**REQUIRED TASK**
Reproduce, word for word, every line from the first one down to the line containing "two broad faces.", and nothing else.

**ENTRIES SUPPLIED**
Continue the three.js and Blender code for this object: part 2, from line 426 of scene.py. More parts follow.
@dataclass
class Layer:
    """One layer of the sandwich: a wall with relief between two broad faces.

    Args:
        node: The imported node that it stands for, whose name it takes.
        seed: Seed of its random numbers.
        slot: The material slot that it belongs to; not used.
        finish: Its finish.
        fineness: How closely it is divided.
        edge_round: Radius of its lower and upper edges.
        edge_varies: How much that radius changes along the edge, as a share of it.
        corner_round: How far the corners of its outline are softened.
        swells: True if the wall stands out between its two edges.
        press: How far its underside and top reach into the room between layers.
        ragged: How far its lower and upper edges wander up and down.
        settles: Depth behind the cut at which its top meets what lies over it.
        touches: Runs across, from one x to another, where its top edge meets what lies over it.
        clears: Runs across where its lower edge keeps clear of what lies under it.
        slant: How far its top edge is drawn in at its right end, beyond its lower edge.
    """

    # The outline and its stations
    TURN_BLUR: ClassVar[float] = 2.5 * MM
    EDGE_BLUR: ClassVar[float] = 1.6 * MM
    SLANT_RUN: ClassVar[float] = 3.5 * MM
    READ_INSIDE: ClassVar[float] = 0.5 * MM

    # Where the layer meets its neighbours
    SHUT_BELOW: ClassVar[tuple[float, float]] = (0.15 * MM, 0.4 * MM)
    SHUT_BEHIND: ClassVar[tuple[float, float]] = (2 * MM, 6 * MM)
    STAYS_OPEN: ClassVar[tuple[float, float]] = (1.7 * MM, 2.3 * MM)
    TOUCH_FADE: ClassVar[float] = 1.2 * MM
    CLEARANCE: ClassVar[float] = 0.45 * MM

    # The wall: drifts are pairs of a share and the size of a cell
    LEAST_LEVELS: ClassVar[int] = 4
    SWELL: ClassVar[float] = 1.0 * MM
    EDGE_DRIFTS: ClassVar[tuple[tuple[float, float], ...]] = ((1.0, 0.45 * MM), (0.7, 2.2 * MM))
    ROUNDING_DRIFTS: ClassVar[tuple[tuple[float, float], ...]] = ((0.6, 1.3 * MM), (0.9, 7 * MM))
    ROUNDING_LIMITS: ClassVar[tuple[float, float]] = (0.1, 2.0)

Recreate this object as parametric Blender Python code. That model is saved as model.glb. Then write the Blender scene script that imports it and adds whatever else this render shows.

**EXERCISE RESPONSE**
Continue the three.js and Blender code for this object: part 2, from line 426 of scene.py. More parts follow.
@dataclass
class Layer:
    """One layer of the sandwich: a wall with relief between two broad faces.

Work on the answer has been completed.